* **Supplied material**:
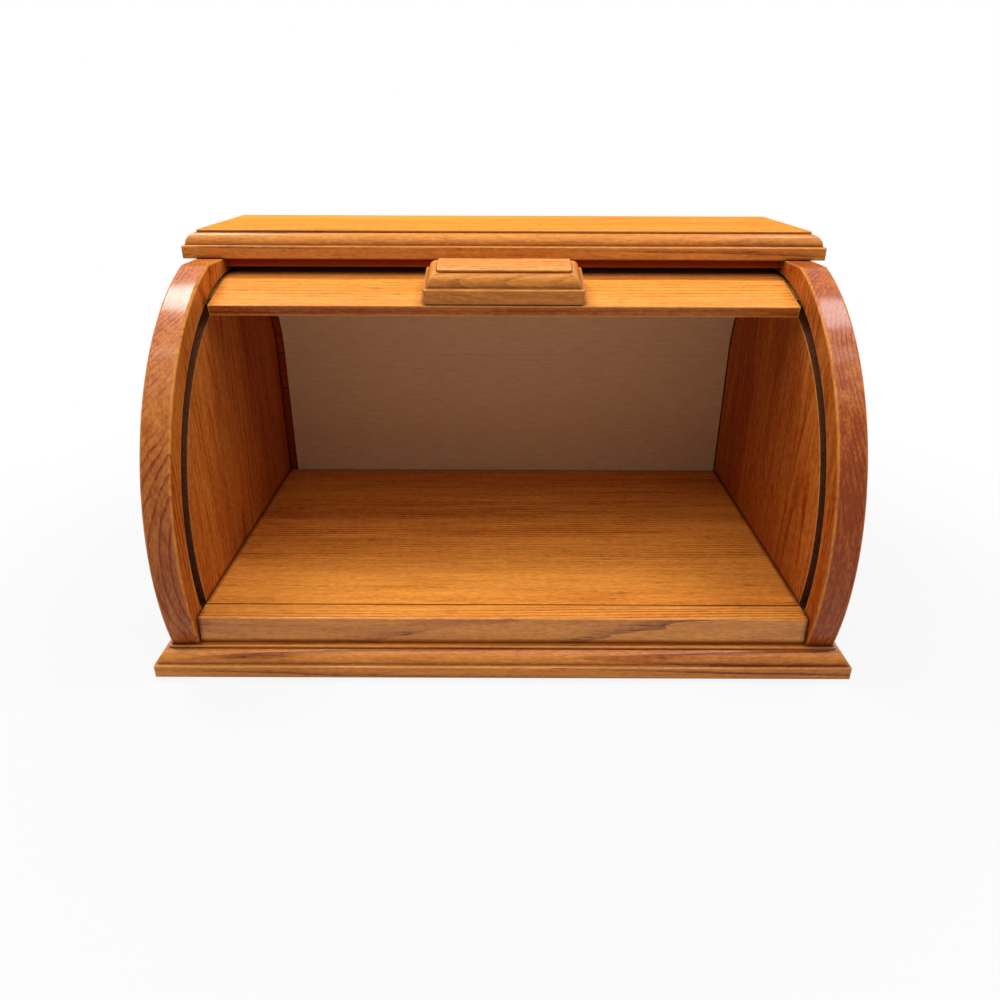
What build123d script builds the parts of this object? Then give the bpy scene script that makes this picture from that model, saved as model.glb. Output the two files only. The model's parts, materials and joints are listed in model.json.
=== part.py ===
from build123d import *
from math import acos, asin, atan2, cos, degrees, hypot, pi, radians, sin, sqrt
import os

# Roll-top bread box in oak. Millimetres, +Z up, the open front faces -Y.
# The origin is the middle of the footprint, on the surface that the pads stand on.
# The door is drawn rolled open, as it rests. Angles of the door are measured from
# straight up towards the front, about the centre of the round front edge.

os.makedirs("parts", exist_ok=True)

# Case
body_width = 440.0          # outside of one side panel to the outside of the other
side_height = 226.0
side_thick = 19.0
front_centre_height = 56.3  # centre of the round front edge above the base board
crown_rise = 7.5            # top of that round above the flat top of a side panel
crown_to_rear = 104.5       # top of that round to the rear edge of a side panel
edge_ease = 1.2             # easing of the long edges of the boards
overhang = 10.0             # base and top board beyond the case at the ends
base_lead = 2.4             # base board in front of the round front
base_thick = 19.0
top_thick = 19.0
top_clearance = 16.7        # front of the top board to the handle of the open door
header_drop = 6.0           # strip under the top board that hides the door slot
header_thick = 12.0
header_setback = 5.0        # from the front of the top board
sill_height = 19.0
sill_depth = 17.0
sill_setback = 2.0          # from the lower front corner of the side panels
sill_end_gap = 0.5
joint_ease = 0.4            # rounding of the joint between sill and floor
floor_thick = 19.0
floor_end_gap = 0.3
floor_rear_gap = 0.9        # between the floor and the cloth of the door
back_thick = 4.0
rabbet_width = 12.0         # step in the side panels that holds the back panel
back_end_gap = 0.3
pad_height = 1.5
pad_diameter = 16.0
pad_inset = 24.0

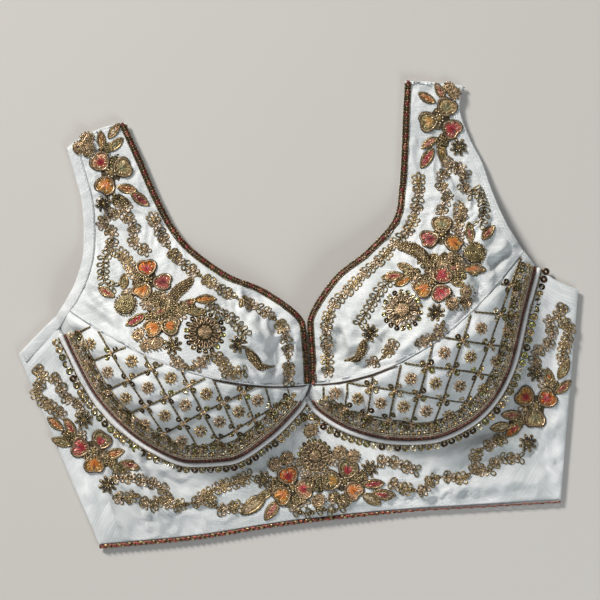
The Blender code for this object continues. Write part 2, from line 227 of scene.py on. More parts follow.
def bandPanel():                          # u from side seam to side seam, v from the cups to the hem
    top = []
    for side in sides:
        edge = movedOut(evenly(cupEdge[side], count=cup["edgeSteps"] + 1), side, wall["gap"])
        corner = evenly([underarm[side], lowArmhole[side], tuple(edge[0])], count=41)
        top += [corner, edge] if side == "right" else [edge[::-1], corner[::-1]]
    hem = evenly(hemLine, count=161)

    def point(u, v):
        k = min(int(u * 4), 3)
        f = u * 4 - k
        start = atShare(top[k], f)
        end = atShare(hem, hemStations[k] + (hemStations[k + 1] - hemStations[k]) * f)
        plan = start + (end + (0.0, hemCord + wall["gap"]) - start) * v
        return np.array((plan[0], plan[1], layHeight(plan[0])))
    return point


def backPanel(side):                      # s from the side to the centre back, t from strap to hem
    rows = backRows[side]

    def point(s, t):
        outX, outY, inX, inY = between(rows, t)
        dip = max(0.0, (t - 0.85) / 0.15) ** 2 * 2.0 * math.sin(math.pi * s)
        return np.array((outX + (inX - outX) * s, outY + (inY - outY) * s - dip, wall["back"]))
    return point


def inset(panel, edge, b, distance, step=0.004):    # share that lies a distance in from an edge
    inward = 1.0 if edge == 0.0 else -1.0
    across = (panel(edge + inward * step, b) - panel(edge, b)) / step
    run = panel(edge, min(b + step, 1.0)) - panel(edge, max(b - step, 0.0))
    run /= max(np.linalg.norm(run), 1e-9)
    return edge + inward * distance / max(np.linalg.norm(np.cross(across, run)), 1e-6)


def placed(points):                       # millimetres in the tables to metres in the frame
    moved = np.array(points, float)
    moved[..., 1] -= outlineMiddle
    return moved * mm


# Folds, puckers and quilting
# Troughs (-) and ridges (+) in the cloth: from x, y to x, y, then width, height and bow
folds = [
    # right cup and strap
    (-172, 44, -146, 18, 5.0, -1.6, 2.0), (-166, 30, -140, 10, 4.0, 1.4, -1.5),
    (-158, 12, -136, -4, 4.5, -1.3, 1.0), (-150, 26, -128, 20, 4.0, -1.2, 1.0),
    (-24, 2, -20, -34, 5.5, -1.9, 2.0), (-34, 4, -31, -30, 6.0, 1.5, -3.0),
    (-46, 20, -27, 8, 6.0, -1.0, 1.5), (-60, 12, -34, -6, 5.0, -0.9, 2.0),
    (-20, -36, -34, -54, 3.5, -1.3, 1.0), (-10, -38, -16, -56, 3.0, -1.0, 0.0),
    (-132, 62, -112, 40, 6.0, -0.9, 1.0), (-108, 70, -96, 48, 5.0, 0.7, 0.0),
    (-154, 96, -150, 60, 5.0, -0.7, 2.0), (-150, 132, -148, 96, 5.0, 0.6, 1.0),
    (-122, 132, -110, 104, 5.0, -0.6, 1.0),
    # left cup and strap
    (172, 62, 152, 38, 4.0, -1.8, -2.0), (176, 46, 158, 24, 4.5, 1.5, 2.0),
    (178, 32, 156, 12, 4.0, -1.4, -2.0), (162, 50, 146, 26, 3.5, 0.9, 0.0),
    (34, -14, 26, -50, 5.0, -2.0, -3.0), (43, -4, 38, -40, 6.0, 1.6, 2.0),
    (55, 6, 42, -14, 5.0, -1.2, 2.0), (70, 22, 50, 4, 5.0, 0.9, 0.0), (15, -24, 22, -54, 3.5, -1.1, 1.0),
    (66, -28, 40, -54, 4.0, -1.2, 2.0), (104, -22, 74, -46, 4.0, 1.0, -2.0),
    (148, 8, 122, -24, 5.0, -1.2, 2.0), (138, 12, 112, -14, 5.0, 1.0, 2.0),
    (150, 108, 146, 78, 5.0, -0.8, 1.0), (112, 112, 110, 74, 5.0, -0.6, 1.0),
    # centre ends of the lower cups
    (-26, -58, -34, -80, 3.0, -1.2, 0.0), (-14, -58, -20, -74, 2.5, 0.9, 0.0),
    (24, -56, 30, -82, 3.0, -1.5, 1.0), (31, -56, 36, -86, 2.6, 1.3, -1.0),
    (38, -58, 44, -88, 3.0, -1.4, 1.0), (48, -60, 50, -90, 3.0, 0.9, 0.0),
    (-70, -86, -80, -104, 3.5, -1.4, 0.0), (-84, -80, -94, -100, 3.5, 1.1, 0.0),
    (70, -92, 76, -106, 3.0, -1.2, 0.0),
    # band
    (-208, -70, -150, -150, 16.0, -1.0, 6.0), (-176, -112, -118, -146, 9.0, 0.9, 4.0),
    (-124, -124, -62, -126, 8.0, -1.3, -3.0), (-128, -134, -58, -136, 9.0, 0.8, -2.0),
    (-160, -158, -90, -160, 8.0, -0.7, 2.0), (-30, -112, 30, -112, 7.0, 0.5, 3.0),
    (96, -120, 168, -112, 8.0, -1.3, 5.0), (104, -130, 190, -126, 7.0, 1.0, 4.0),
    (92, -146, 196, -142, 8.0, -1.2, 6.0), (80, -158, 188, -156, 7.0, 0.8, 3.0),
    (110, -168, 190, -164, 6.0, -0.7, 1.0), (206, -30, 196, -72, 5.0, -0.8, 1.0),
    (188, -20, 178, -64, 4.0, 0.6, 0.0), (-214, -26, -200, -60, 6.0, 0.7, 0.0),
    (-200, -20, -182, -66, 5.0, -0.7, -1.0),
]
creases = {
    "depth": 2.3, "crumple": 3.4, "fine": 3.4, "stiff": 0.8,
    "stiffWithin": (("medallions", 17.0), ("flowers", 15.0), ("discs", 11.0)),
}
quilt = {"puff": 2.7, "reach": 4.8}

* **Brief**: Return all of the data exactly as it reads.

* **Correct output**:
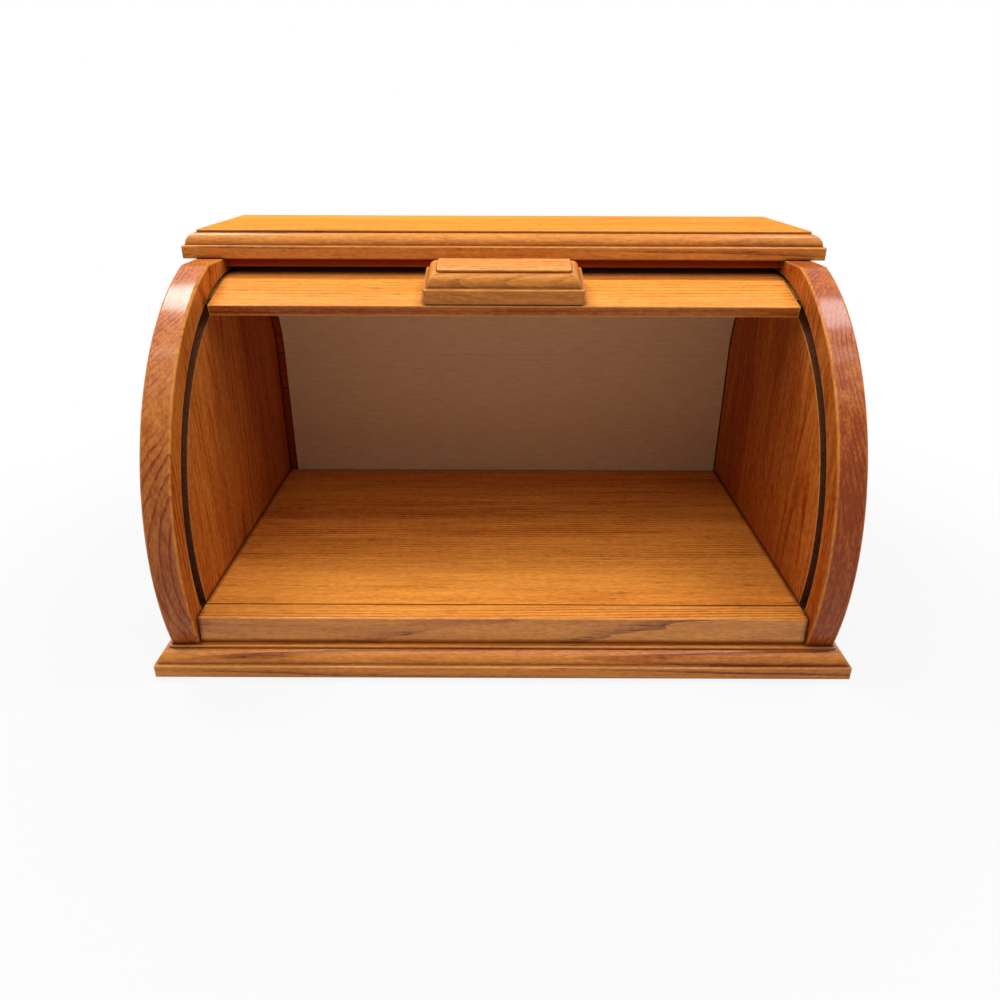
What build123d script builds the parts of this object? Then give the bpy scene script that makes this picture from that model, saved as model.glb. Output the two files only. The model's parts, materials and joints are listed in model.json.
=== part.py ===
from build123d import *
from math import acos, asin, atan2, cos, degrees, hypot, pi, radians, sin, sqrt
import os

# Roll-top bread box in oak. Millimetres, +Z up, the open front faces -Y.
# The origin is the middle of the footprint, on the surface that the pads stand on.
# The door is drawn rolled open, as it rests. Angles of the door are measured from
# straight up towards the front, about the centre of the round front edge.

os.makedirs("parts", exist_ok=True)

# Case
body_width = 440.0          # outside of one side panel to the outside of the other
side_height = 226.0
side_thick = 19.0
front_centre_height = 56.3  # centre of the round front edge above the base board
crown_rise = 7.5            # top of that round above the flat top of a side panel
crown_to_rear = 104.5       # top of that round to the rear edge of a side panel
edge_ease = 1.2             # easing of the long edges of the boards
overhang = 10.0             # base and top board beyond the case at the ends
base_lead = 2.4             # base board in front of the round front
base_thick = 19.0
top_thick = 19.0
top_clearance = 16.7        # front of the top board to the handle of the open door
header_drop = 6.0           # strip under the top board that hides the door slot
header_thick = 12.0
header_setback = 5.0        # from the front of the top board
sill_height = 19.0
sill_depth = 17.0
sill_setback = 2.0          # from the lower front corner of the side panels
sill_end_gap = 0.5
joint_ease = 0.4            # rounding of the joint between sill and floor
floor_thick = 19.0
floor_end_gap = 0.3
floor_rear_gap = 0.9        # between the floor and the cloth of the door
back_thick = 4.0
rabbet_width = 12.0         # step in the side panels that holds the back panel
back_end_gap = 0.3
pad_height = 1.5
pad_diameter = 16.0
pad_inset = 24.0

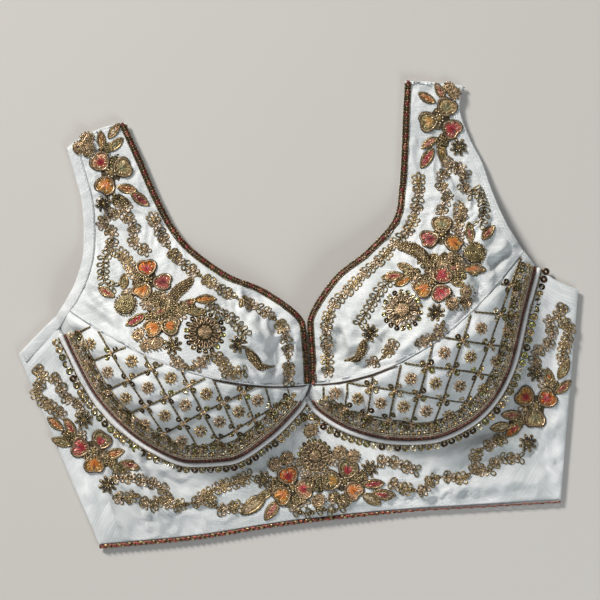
The Blender code for this object continues. Write part 2, from line 227 of scene.py on. More parts follow.
def bandPanel():                          # u from side seam to side seam, v from the cups to the hem
    top = []
    for side in sides:
        edge = movedOut(evenly(cupEdge[side], count=cup["edgeSteps"] + 1), side, wall["gap"])
        corner = evenly([underarm[side], lowArmhole[side], tuple(edge[0])], count=41)
        top += [corner, edge] if side == "right" else [edge[::-1], corner[::-1]]
    hem = evenly(hemLine, count=161)

    def point(u, v):
        k = min(int(u * 4), 3)
        f = u * 4 - k
        start = atShare(top[k], f)
        end = atShare(hem, hemStations[k] + (hemStations[k + 1] - hemStations[k]) * f)
        plan = start + (end + (0.0, hemCord + wall["gap"]) - start) * v
        return np.array((plan[0], plan[1], layHeight(plan[0])))
    return point


def backPanel(side):                      # s from the side to the centre back, t from strap to hem
    rows = backRows[side]

    def point(s, t):
        outX, outY, inX, inY = between(rows, t)
        dip = max(0.0, (t - 0.85) / 0.15) ** 2 * 2.0 * math.sin(math.pi * s)
        return np.array((outX + (inX - outX) * s, outY + (inY - outY) * s - dip, wall["back"]))
    return point


def inset(panel, edge, b, distance, step=0.004):    # share that lies a distance in from an edge
    inward = 1.0 if edge == 0.0 else -1.0
    across = (panel(edge + inward * step, b) - panel(edge, b)) / step
    run = panel(edge, min(b + step, 1.0)) - panel(edge, max(b - step, 0.0))
    run /= max(np.linalg.norm(run), 1e-9)
    return edge + inward * distance / max(np.linalg.norm(np.cross(across, run)), 1e-6)


def placed(points):                       # millimetres in the tables to metres in the frame
    moved = np.array(points, float)
    moved[..., 1] -= outlineMiddle
    return moved * mm


# Folds, puckers and quilting
# Troughs (-) and ridges (+) in the cloth: from x, y to x, y, then width, height and bow
folds = [
    # right cup and strap
    (-172, 44, -146, 18, 5.0, -1.6, 2.0), (-166, 30, -140, 10, 4.0, 1.4, -1.5),
    (-158, 12, -136, -4, 4.5, -1.3, 1.0), (-150, 26, -128, 20, 4.0, -1.2, 1.0),
    (-24, 2, -20, -34, 5.5, -1.9, 2.0), (-34, 4, -31, -30, 6.0, 1.5, -3.0),
    (-46, 20, -27, 8, 6.0, -1.0, 1.5), (-60, 12, -34, -6, 5.0, -0.9, 2.0),
    (-20, -36, -34, -54, 3.5, -1.3, 1.0), (-10, -38, -16, -56, 3.0, -1.0, 0.0),
    (-132, 62, -112, 40, 6.0, -0.9, 1.0), (-108, 70, -96, 48, 5.0, 0.7, 0.0),
    (-154, 96, -150, 60, 5.0, -0.7, 2.0), (-150, 132, -148, 96, 5.0, 0.6, 1.0),
    (-122, 132, -110, 104, 5.0, -0.6, 1.0),
    # left cup and strap
    (172, 62, 152, 38, 4.0, -1.8, -2.0), (176, 46, 158, 24, 4.5, 1.5, 2.0),
    (178, 32, 156, 12, 4.0, -1.4, -2.0), (162, 50, 146, 26, 3.5, 0.9, 0.0),
    (34, -14, 26, -50, 5.0, -2.0, -3.0), (43, -4, 38, -40, 6.0, 1.6, 2.0),
    (55, 6, 42, -14, 5.0, -1.2, 2.0), (70, 22, 50, 4, 5.0, 0.9, 0.0), (15, -24, 22, -54, 3.5, -1.1, 1.0),
    (66, -28, 40, -54, 4.0, -1.2, 2.0), (104, -22, 74, -46, 4.0, 1.0, -2.0),
    (148, 8, 122, -24, 5.0, -1.2, 2.0), (138, 12, 112, -14, 5.0, 1.0, 2.0),
    (150, 108, 146, 78, 5.0, -0.8, 1.0), (112, 112, 110, 74, 5.0, -0.6, 1.0),
    # centre ends of the lower cups
    (-26, -58, -34, -80, 3.0, -1.2, 0.0), (-14, -58, -20, -74, 2.5, 0.9, 0.0),
    (24, -56, 30, -82, 3.0, -1.5, 1.0), (31, -56, 36, -86, 2.6, 1.3, -1.0),
    (38, -58, 44, -88, 3.0, -1.4, 1.0), (48, -60, 50, -90, 3.0, 0.9, 0.0),
    (-70, -86, -80, -104, 3.5, -1.4, 0.0), (-84, -80, -94, -100, 3.5, 1.1, 0.0),
    (70, -92, 76, -106, 3.0, -1.2, 0.0),
    # band
    (-208, -70, -150, -150, 16.0, -1.0, 6.0), (-176, -112, -118, -146, 9.0, 0.9, 4.0),
    (-124, -124, -62, -126, 8.0, -1.3, -3.0), (-128, -134, -58, -136, 9.0, 0.8, -2.0),
    (-160, -158, -90, -160, 8.0, -0.7, 2.0), (-30, -112, 30, -112, 7.0, 0.5, 3.0),
    (96, -120, 168, -112, 8.0, -1.3, 5.0), (104, -130, 190, -126, 7.0, 1.0, 4.0),
    (92, -146, 196, -142, 8.0, -1.2, 6.0), (80, -158, 188, -156, 7.0, 0.8, 3.0),
    (110, -168, 190, -164, 6.0, -0.7, 1.0), (206, -30, 196, -72, 5.0, -0.8, 1.0),
    (188, -20, 178, -64, 4.0, 0.6, 0.0), (-214, -26, -200, -60, 6.0, 0.7, 0.0),
    (-200, -20, -182, -66, 5.0, -0.7, -1.0),
]
creases = {
    "depth": 2.3, "crumple": 3.4, "fine": 3.4, "stiff": 0.8,
    "stiffWithin": (("medallions", 17.0), ("flowers", 15.0), ("discs", 11.0)),
}
quilt = {"puff": 2.7, "reach": 4.8}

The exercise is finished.